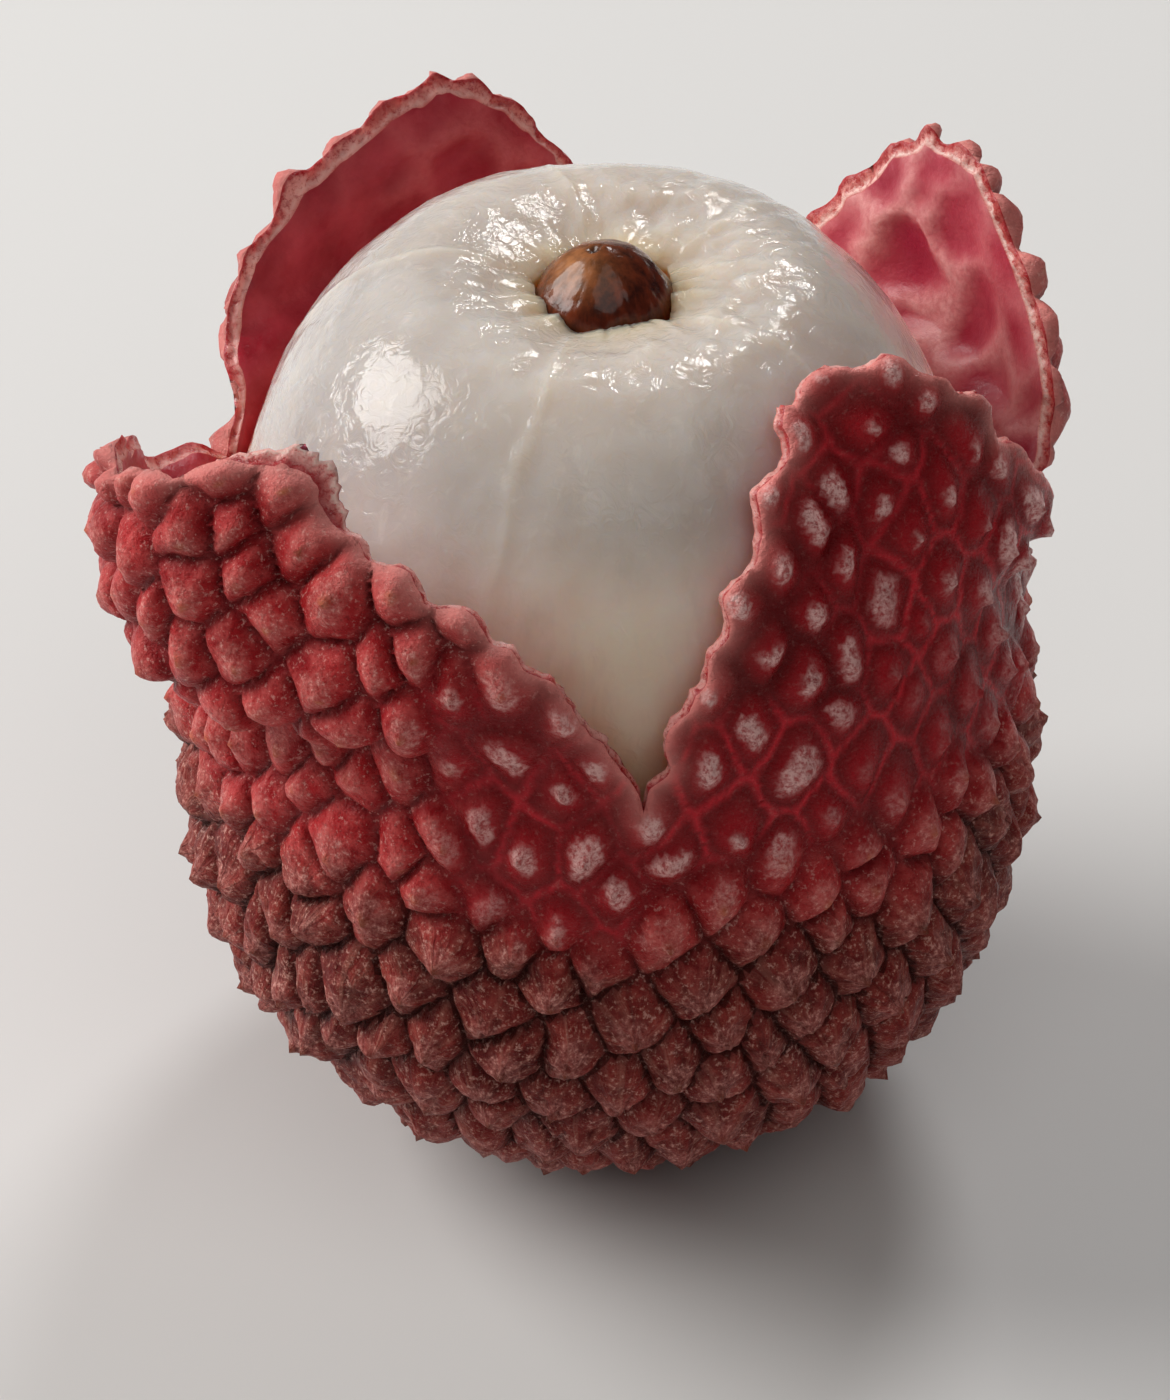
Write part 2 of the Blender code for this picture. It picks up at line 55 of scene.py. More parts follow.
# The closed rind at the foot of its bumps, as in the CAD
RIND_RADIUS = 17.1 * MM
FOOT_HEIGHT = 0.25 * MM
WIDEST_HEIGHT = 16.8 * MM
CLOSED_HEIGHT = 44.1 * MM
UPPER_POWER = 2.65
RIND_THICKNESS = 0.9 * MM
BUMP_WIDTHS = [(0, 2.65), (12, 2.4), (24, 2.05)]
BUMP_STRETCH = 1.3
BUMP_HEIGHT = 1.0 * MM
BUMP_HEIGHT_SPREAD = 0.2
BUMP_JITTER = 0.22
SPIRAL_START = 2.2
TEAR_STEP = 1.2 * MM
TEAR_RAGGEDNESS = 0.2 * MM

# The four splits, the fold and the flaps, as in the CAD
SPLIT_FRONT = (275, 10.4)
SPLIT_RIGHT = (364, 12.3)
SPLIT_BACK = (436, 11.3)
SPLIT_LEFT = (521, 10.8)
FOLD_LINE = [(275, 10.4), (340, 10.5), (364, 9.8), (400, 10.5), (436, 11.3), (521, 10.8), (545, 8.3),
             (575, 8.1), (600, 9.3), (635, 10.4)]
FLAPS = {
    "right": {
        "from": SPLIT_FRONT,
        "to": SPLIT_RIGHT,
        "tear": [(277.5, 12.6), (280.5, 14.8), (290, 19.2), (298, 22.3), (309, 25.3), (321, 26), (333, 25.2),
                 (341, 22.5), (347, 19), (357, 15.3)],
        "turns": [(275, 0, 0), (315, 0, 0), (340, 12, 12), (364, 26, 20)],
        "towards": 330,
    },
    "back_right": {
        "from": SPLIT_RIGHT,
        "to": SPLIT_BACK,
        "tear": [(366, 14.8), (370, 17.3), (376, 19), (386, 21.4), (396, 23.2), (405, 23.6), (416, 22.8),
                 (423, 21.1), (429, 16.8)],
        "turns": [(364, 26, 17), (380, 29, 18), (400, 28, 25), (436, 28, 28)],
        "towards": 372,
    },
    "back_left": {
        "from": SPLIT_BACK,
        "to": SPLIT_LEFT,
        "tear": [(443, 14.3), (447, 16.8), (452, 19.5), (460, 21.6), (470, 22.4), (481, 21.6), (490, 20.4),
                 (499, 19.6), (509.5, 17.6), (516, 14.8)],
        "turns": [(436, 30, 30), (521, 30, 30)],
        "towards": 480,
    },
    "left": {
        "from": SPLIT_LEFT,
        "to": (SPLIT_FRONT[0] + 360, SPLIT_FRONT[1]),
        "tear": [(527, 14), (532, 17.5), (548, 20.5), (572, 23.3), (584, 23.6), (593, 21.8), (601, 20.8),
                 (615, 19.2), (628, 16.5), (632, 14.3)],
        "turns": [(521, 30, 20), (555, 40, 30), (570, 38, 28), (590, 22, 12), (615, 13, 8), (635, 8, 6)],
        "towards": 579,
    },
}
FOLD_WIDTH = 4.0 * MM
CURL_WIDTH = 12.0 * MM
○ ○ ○
Problem details —
What you return should be the lines from the start of the data through the line with "TEAR_RAGGEDNESS = 0.2 * MM", quoted exactly and nothing more.

Complete output —
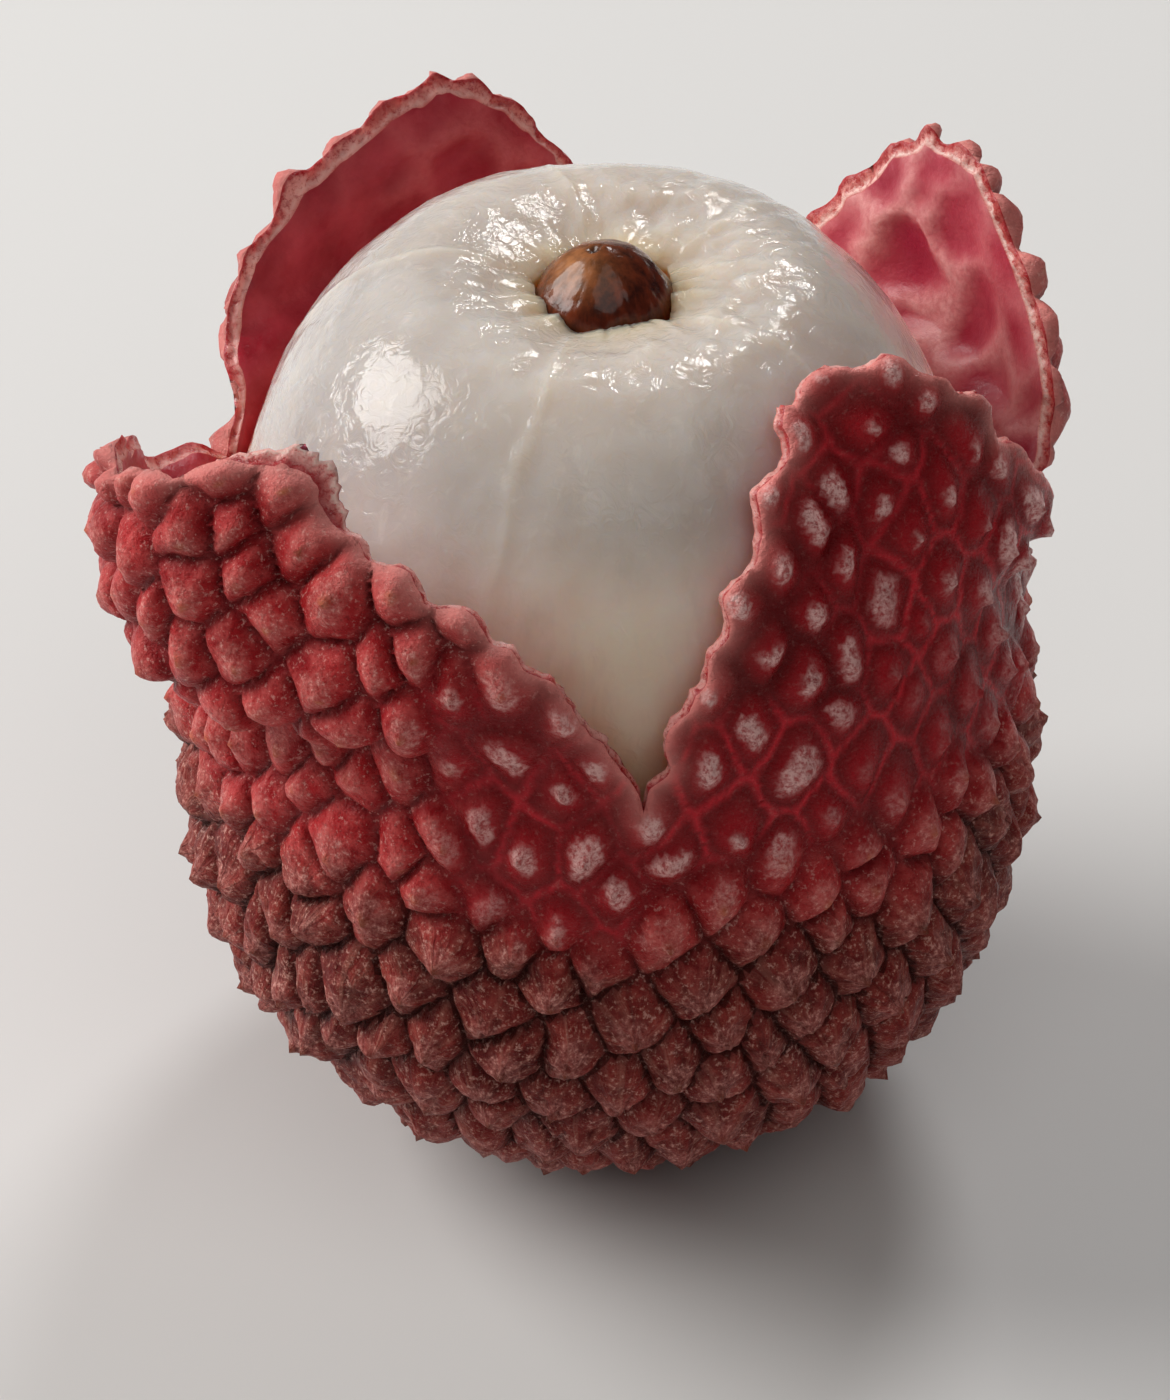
Write part 2 of the Blender code for this picture. It picks up at line 55 of scene.py. More parts follow.
# The closed rind at the foot of its bumps, as in the CAD
RIND_RADIUS = 17.1 * MM
FOOT_HEIGHT = 0.25 * MM
WIDEST_HEIGHT = 16.8 * MM
CLOSED_HEIGHT = 44.1 * MM
UPPER_POWER = 2.65
RIND_THICKNESS = 0.9 * MM
BUMP_WIDTHS = [(0, 2.65), (12, 2.4), (24, 2.05)]
BUMP_STRETCH = 1.3
BUMP_HEIGHT = 1.0 * MM
BUMP_HEIGHT_SPREAD = 0.2
BUMP_JITTER = 0.22
SPIRAL_START = 2.2
TEAR_STEP = 1.2 * MM
TEAR_RAGGEDNESS = 0.2 * MM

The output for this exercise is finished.